Repeat every line below exactly, word for word.

-- DATASET SECTION start --

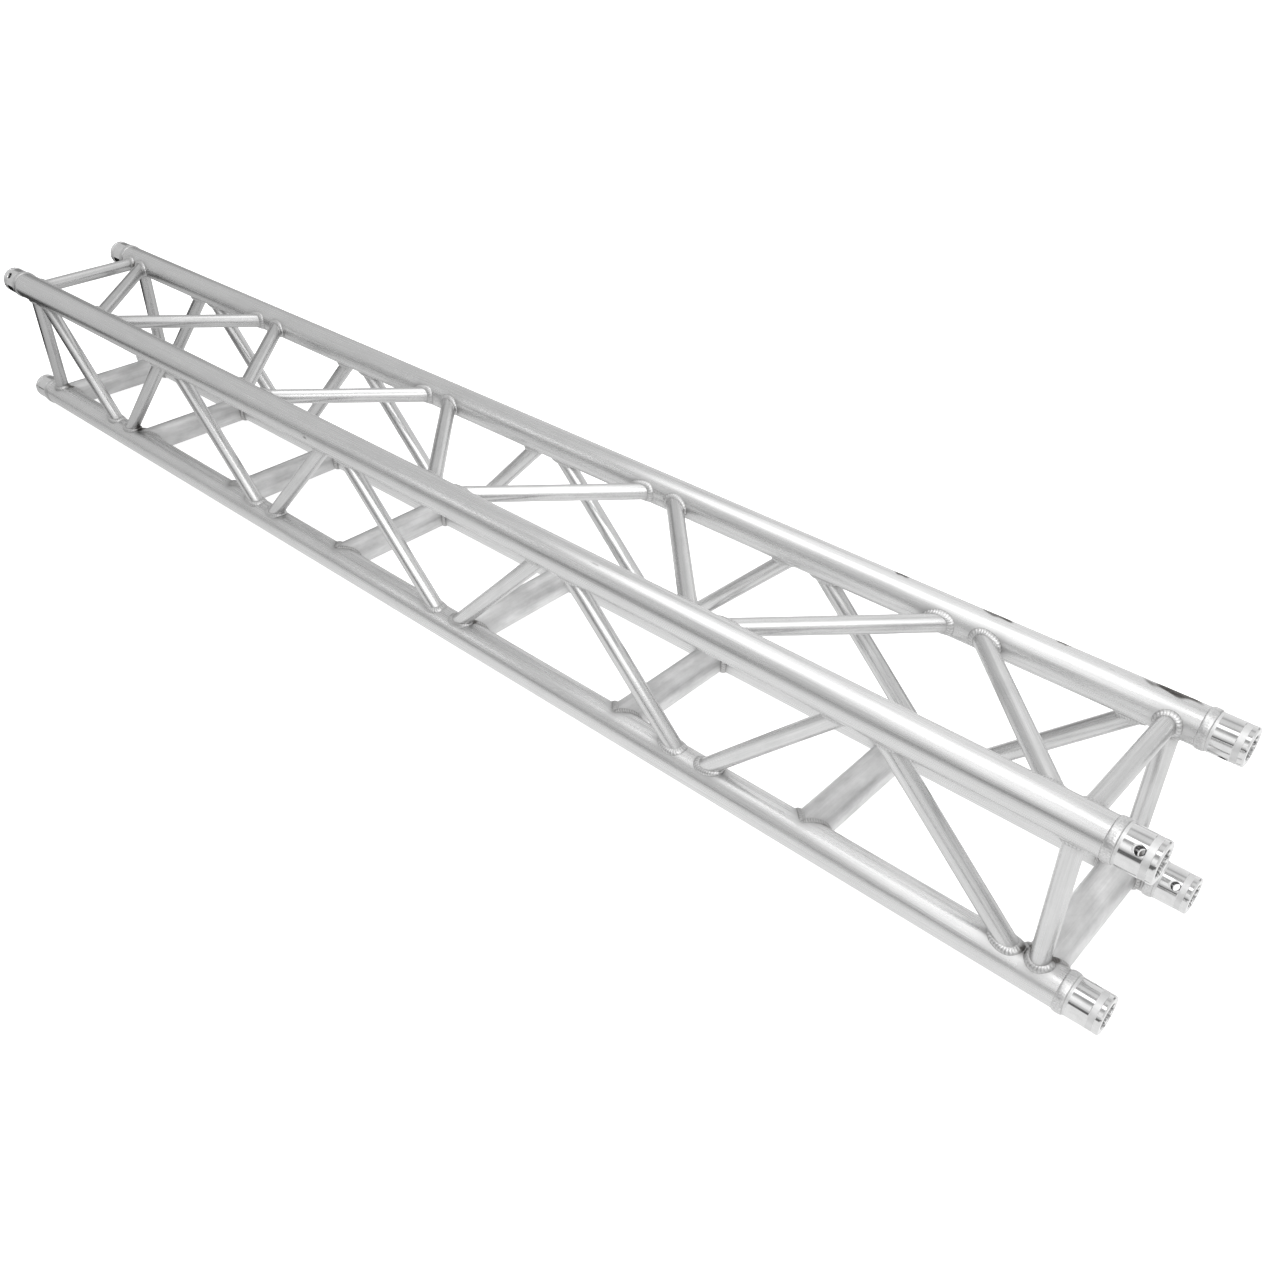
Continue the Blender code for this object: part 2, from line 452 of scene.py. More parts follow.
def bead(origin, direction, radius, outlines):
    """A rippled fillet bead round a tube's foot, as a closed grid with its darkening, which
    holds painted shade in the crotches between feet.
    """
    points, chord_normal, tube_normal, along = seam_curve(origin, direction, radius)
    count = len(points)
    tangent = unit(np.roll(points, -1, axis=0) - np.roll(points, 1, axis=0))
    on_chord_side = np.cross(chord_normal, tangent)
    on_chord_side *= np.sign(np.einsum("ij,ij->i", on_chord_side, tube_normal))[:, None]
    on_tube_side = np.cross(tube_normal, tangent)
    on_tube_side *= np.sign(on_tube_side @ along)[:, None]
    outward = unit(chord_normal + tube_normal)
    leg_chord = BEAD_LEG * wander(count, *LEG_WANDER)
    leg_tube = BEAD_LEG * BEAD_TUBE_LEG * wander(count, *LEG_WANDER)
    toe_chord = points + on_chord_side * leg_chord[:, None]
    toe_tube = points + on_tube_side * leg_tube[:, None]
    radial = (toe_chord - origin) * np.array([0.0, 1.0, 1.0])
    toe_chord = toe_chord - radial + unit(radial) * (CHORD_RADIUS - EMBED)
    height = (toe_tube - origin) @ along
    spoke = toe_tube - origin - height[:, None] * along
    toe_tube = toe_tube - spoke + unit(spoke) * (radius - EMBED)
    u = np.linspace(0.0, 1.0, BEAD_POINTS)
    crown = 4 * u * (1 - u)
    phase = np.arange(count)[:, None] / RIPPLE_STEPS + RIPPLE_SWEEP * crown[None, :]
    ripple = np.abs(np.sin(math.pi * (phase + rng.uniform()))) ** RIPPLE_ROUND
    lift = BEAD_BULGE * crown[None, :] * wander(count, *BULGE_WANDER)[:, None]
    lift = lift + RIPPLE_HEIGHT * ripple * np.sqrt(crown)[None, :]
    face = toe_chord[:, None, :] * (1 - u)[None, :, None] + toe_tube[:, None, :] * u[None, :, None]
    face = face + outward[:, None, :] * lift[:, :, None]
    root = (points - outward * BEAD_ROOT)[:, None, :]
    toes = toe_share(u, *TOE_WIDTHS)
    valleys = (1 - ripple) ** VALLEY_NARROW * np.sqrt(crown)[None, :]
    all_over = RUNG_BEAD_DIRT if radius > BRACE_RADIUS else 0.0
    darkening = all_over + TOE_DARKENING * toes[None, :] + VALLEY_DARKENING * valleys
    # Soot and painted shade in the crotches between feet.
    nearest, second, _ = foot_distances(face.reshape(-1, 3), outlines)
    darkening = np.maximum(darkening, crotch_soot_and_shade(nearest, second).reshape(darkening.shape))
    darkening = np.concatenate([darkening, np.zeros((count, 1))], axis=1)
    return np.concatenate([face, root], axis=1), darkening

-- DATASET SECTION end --

**WORKED SOLUTION**
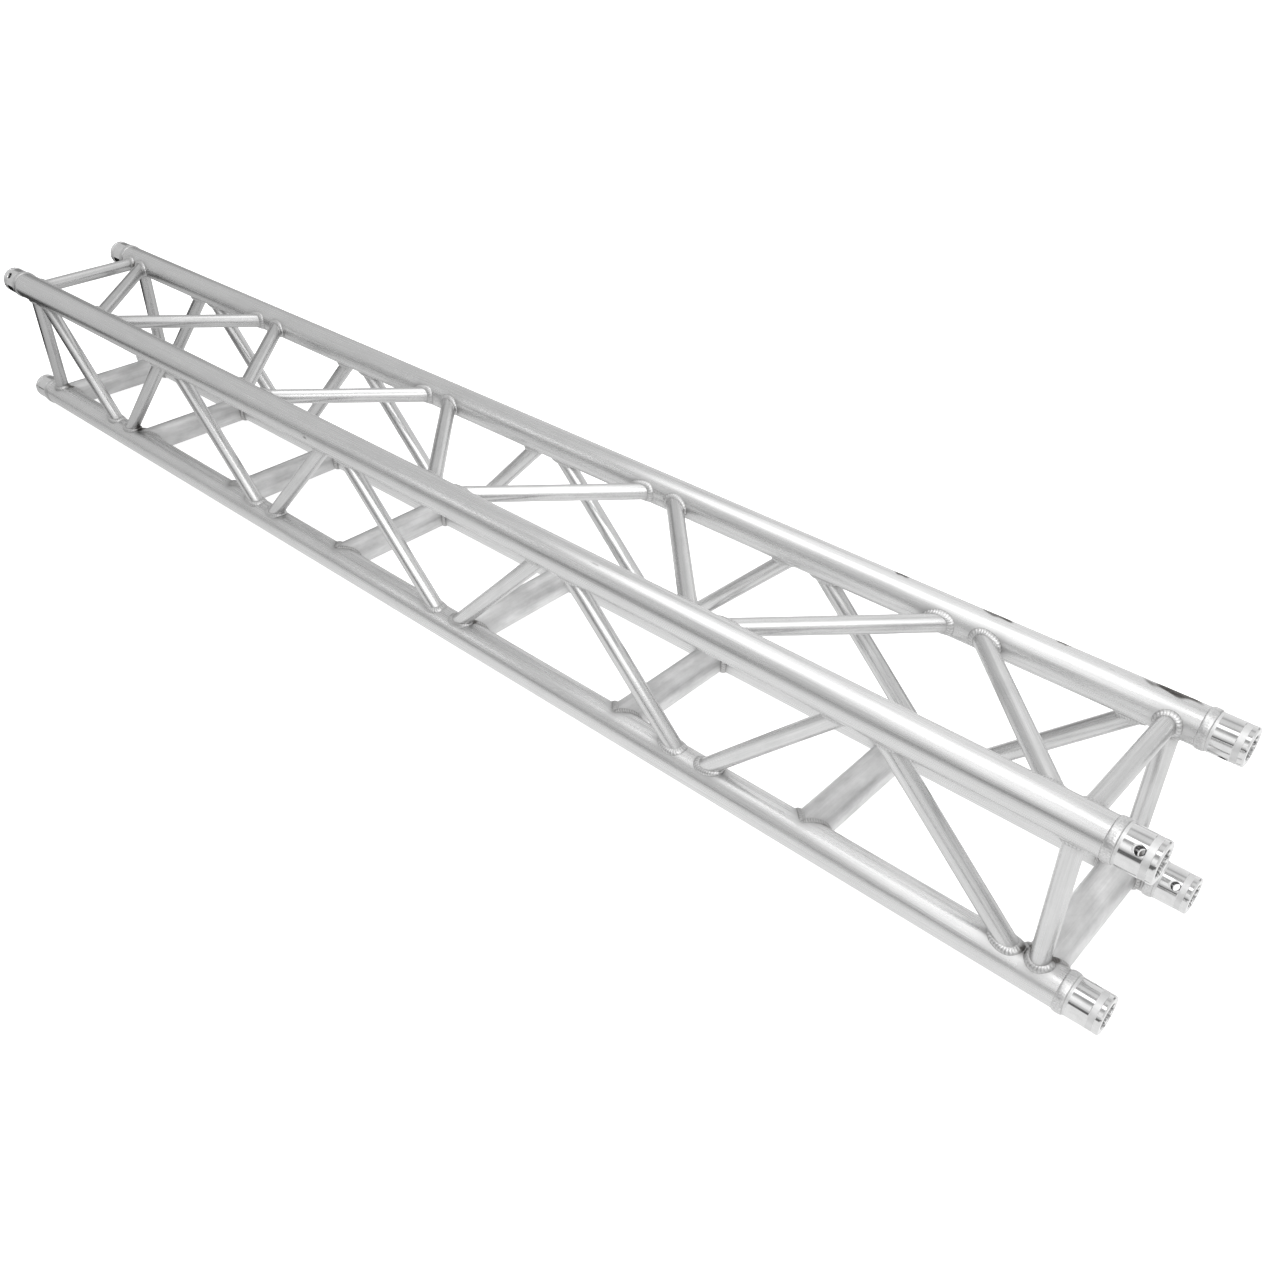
Continue the Blender code for this object: part 2, from line 452 of scene.py. More parts follow.
def bead(origin, direction, radius, outlines):
    """A rippled fillet bead round a tube's foot, as a closed grid with its darkening, which
    holds painted shade in the crotches between feet.
    """
    points, chord_normal, tube_normal, along = seam_curve(origin, direction, radius)
    count = len(points)
    tangent = unit(np.roll(points, -1, axis=0) - np.roll(points, 1, axis=0))
    on_chord_side = np.cross(chord_normal, tangent)
    on_chord_side *= np.sign(np.einsum("ij,ij->i", on_chord_side, tube_normal))[:, None]
    on_tube_side = np.cross(tube_normal, tangent)
    on_tube_side *= np.sign(on_tube_side @ along)[:, None]
    outward = unit(chord_normal + tube_normal)
    leg_chord = BEAD_LEG * wander(count, *LEG_WANDER)
    leg_tube = BEAD_LEG * BEAD_TUBE_LEG * wander(count, *LEG_WANDER)
    toe_chord = points + on_chord_side * leg_chord[:, None]
    toe_tube = points + on_tube_side * leg_tube[:, None]
    radial = (toe_chord - origin) * np.array([0.0, 1.0, 1.0])
    toe_chord = toe_chord - radial + unit(radial) * (CHORD_RADIUS - EMBED)
    height = (toe_tube - origin) @ along
    spoke = toe_tube - origin - height[:, None] * along
    toe_tube = toe_tube - spoke + unit(spoke) * (radius - EMBED)
    u = np.linspace(0.0, 1.0, BEAD_POINTS)
    crown = 4 * u * (1 - u)
    phase = np.arange(count)[:, None] / RIPPLE_STEPS + RIPPLE_SWEEP * crown[None, :]
    ripple = np.abs(np.sin(math.pi * (phase + rng.uniform()))) ** RIPPLE_ROUND
    lift = BEAD_BULGE * crown[None, :] * wander(count, *BULGE_WANDER)[:, None]
    lift = lift + RIPPLE_HEIGHT * ripple * np.sqrt(crown)[None, :]
    face = toe_chord[:, None, :] * (1 - u)[None, :, None] + toe_tube[:, None, :] * u[None, :, None]
    face = face + outward[:, None, :] * lift[:, :, None]
    root = (points - outward * BEAD_ROOT)[:, None, :]
    toes = toe_share(u, *TOE_WIDTHS)
    valleys = (1 - ripple) ** VALLEY_NARROW * np.sqrt(crown)[None, :]
    all_over = RUNG_BEAD_DIRT if radius > BRACE_RADIUS else 0.0
    darkening = all_over + TOE_DARKENING * toes[None, :] + VALLEY_DARKENING * valleys
    # Soot and painted shade in the crotches between feet.
    nearest, second, _ = foot_distances(face.reshape(-1, 3), outlines)
    darkening = np.maximum(darkening, crotch_soot_and_shade(nearest, second).reshape(darkening.shape))
    darkening = np.concatenate([darkening, np.zeros((count, 1))], axis=1)
    return np.concatenate([face, root], axis=1), darkening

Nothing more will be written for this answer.